Dozens of Businesses Closed in Turkmen Capital
The authorities in the northern Turkmen city of Dashoguz have instructed local cafes, restaurants, and music bars to close on the holidays of December 30 and 31, and also on January 1. Turkmen.news has a copy of the letter signed by representatives of five departments: the executive authorities, police, tax service, fire service, and public health service.
The authorities also require restaurants to close by 18.00 on December 29. According to the letter, the ban has been introduced to “ensure order, calm, and safety in public places, and also to prevent infringements of discipline.” The restaurateurs are told in the letter to admit minors only if they are accompanied by their parents, not to sell adolescents alcohol and cigarettes, and also to observe fire safety regulations.
Should any of these points not be respected, the restaurateurs “will be held responsible in accordance with the law.” The letter does not specify which law, but the authors refer to the “demands of the president of Turkmenistan on improving the quality of service to the public.”
Turkmen.news sources in the local business community said that the ban on opening on the most profitable days of the year puts their businesses at risk of closure.
“The population of Dashoguz is not so wealthy that many people can afford, say, to dine in a restaurant on an ordinary day, but in the build-up to the holiday when people get together in groups and we can at least earn something, they won’t let us work,” one restaurateur said.
The entrepreneurs think that local officials are putting their own interpretation on the head of state’s demand to improve the quality of service to the public. What improvement can there be if a café is closed? Sources said that the local authorities are being hyper-cautious, wanting to make sure that nothing happens. They prefer to close all public eateries, rather than risk any problems and reprimands from Ashgabat.
“Everything is under control in terms of fire safety and hygiene conditions in the eateries – we’re inspected almost every month, and we’re fully capable of dealing with any rowdy guests ourselves, and if the worst comes to the worst there’s always the police,” one entrepreneur said.

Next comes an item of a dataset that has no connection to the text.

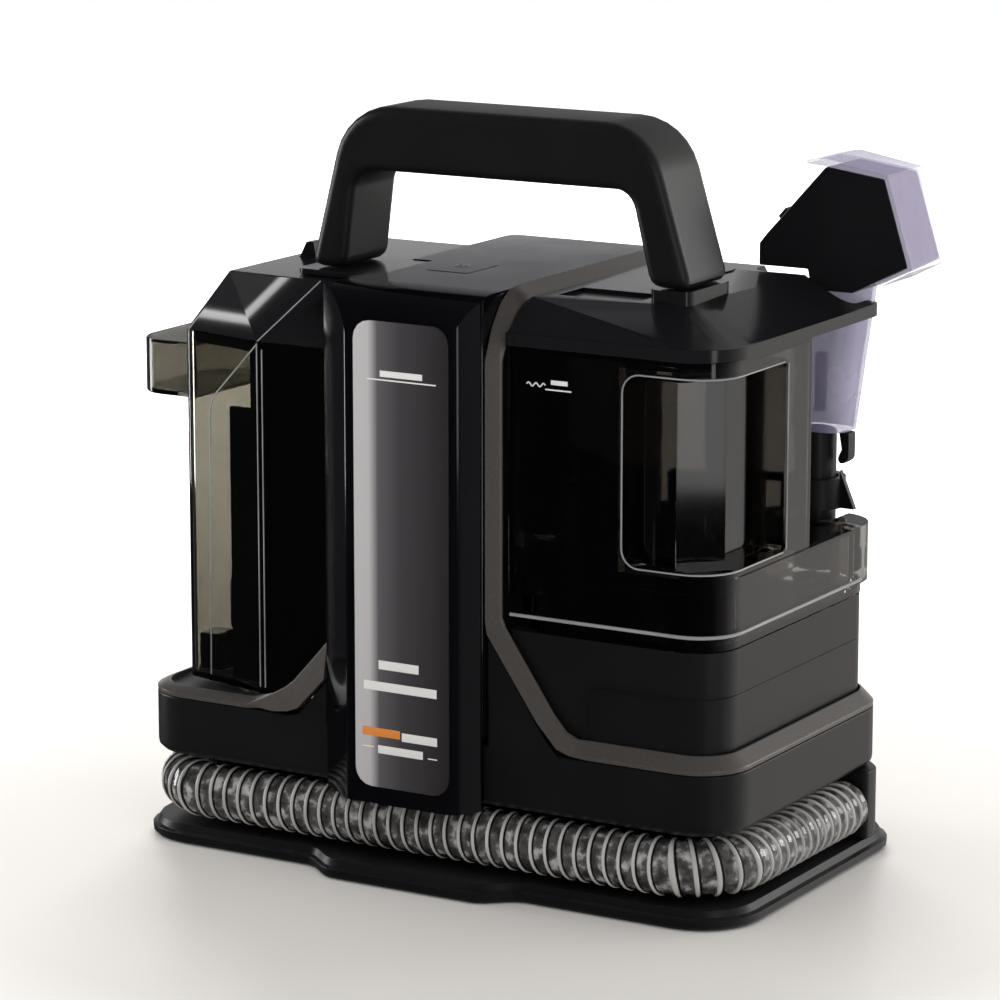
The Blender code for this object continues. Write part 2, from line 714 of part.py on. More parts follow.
def water_dock(mat):
    """The post behind the tank that takes its outlet."""
    dock = box("water_dock", (48.0, 98.0), (68.7, 77.4), (132.3, 182.0), mat)
    cut(dock, side_prism("c", circle(6.0, 20, OUTLET), 60.0, 74.0))


def tank_valve(mat):
    """The outlet nozzle on the tank's back wall, with its flange inside the dock."""
    valve = side_prism("tank_valve", circle(4.4, 20, OUTLET), 60.0, 73.0, mat)
    join(valve, side_prism("r", circle(8.0, 20, OUTLET), 57.0, 63.0))
    cut(valve, side_prism("c", circle(2.6, 16, OUTLET), 50.0, 80.0))


def valve_pin(mat):
    """The sprung pin that the dock pushes in to open the outlet."""
    pin = side_prism("valve_pin", circle(1.6, 16, OUTLET), 54.0, 71.0, mat)
    join(pin, side_prism("h", circle(4.6, 20, OUTLET), 51.5, 54.5))
    set_origin(pin, (OUTLET[0], 54.0, OUTLET[1]))


# ---------------------------------------------------------------- dirty water side


def dirty_plan(inset):
    """The dirty tank's plan: a slanting front corner on the left."""
    return (
        (-151.0 + inset, 78.0 - inset, 12),
        (-49.6 - inset, 78.0 - inset, 6),
        (-49.6 - inset, -84.0 + inset, 2),
        (-99.0 - inset * 0.5, -84.0 + inset, 2),
        (-151.0 + inset, -71.0 + inset, 6),
    )


def dirty_tank(mat):
    """The smoke tank for dirty water, open at the top."""
    outer = list(reversed(rounded_polygon(dirty_plan(0.0), 4)))
    inner = list(reversed(rounded_polygon(dirty_plan(WALL), 4)))
    tank = prism("dirty_tank", outer, *DIRTY_Z, mat)
    cut(tank, prism("c", inner, DIRTY_Z[0] + WALL, DIRTY_Z[1] + 20))
    cut(tank, side_prism("d", ((-78.0, 60.0), (-40.0, 60.0), (-40.0, 130.0), (-57.0, 112.0)), -100.0, -80.0))
    cut(tank, end_prism("a", circle(9.0, 24, AIR_PORT), -60, -40))
    cut(tank, end_prism("w", circle(8.0, 24, DRAIN_PORT), -60, -40))


def dirty_lid(mat):
    """The chamfered lid with its air port towards the tower."""
    lower = list(reversed(rounded_polygon(dirty_plan(0.0), 4)))
    upper = ((-123.0, -71.0), (-67.0, -75.0), (-49.6, -75.0), (-49.6, 60.0), (-123.0, 60.0))
    lid = hull("dirty_lid", lower, DIRTY_Z[1] + GAP, upper, DIRTY_TOP, mat)
    low = list(reversed(rounded_polygon(dirty_plan(WALL), 4)))
    high = ((-121.0, -68.5), (-68.0, -72.0), (-52.2, -72.0), (-52.2, 57.5), (-121.0, 57.5))
    cut(lid, hull("h", low, DIRTY_Z[1] - 1, high, DIRTY_TOP - WALL))
    tab = ((-118.5, 288.0), (-108.0, 288.0), (-109.5, 297.0), (-114.0, 297.0))
    join(lid, side_prism("t", tab, -16.0, -6.0))


def dirty_seal(mat):
    """The rubber gasket inside the tank's rim."""
    outer = list(reversed(rounded_polygon(dirty_plan(WALL + GAP), 4)))
    inner = list(reversed(rounded_polygon(dirty_plan(WALL + 3), 4)))
    seal = prism("dirty_seal", outer, 252.0, 257.2, mat)
    cut(seal, prism("c", inner, 240.0, 270.0))


def pour_grip(mat):
    """The clear box at the tank's left wall: spout and finger grip in one."""
    corners = ((-151.3, -62.0, 0), (-151.3, 10.0, 0), (-188.0, 10.0, 16), (-188.0, -62.0, 16))
    outline = rounded_polygon(corners, 5)
    grip = prism("pour_grip", list(reversed(outline)), 221.0, 249.0, mat)
    corners = ((-140.0, -59.8, 0), (-140.0, 7.8, 0), (-185.8, 7.8, 13.8), (-185.8, -59.8, 13.8))
    inner = rounded_polygon(corners, 5)
    cut(grip, prism("c", list(reversed(inner)), 223.0, 247.0))


def separator_tube(mat):
    """The riser and its splash baffle, with the arm that brings air and water in from the tower."""
    tube = box("separator_tube", (-110.0, -55.5), (-72.5, -42.0), (83.3, 250.0), mat)
    join(tube, box("p", (-121.0, -100.0), (-74.3, -71.5), (83.3, 222.0)))
    join(tube, box("a", (-106.0, -92.0), (-44.0, 28.0), (217.0, 235.0)))
    join(tube, end_prism("s", circle(7.7, 24, DRAIN_PORT), -93.0, -50.5))
    cut(tube, box("c", (-108.0, -57.5), (-70.5, -44.0), (90.0, 248.0)))
    cut(tube, box("c", (-104.0, -94.0), (-60.0, 26.0), (219.0, 233.0)))
    cut(tube, end_prism("b", circle(5.7, 24, DRAIN_PORT), -99.0, -45.0))
    cut(tube, box("o", (-106.0, -92.0), (-48.0, -38.0), (118.0, 150.0)))


def float_shutter(mat):
    """The float that rises on the water and shuts the air way."""
    shutter = box("float_shutter", (-141.0, -114.0), (-50.0, -18.0), (100.0, 130.0), mat)
    bevel(shutter, 4.0, 3)


def tank_foot(mat):
    """The moulded locating lug at the tank's floor."""
    outline = rounded_polygon(((-147.5, 83.3, 0), (-134.5, 83.3, 0), (-134.5, 102.0, 5), (-147.5, 102.0, 1)), 4)
    side_prism("tank_foot", outline, -64.5, -50.0, mat)


# ---------------------------------------------------------------- handle, tool and hose


def carry_handle(mat):
    """The arched handle, from the left wing over to the top cover."""
    outline = rounded_polygon(
        (
            (-84.2, WING_TOP + GAP, 0), (-63.5, 373.6, 32), (103.0, 373.6, 32), (126.2, COLLAR_TOP + GAP, 0),
            (104.3, COLLAR_TOP + GAP, 0), (93.5, 342.0, 11), (-58.5, 342.0, 11), (-64.4, WING_TOP + GAP, 0),
        ),
        6,
    )
    handle = side_prism("carry_handle", outline, *HANDLE_Y, mat)
    bevel(handle, 6.0, 3, 50)


def handle_wing(mat):
    """The arm of the tower that carries the handle's left foot over the dirty lid."""
    outline = rounded_polygon(((-88.0, -66.0, 6), (-52.0, -66.0, 0), (-52.0, -11.0, 0), (-88.0, -11.0, 6)), 3)
    wing = prism("handle_wing", outline, DIRTY_TOP + GAP, WING_TOP, mat)
    join(wing, box("t", (-53.0, -41.0), (-60.0, -15.0), (TOWER_TOP + GAP, WING_TOP)))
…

Turkmenistan has laws “On business” and “On state support for small and medium-sized businesses” that set out the rights and responsibilities of those involved in business, ensuring government protection and support for business, and regulating relations between businessmen and local executive authorities. Restricting the work of cafes and restaurants does not fall within the competence of local executive authorities in either of these laws. Nevertheless, the businessmen said there’s no point complaining to the prosecutor’s office about this illegal action as they’ll only close ranks.
“We give jobs to dozens of people: suppliers of produce, cooks, waiters, and they’ll all suffer from us not making any profit during these holidays,” the source said.
There is just about a dozen popular cafes and restaurants in Dashoguz. On ordinary days they close at 23.00, though there’s no curfew in the city. The ban on working after 23.00 applies to the whole country, though all establishments in Ashgabat are working as usual in the run-up to the holidays. Cafes and restaurants in the capital will close only on January 1.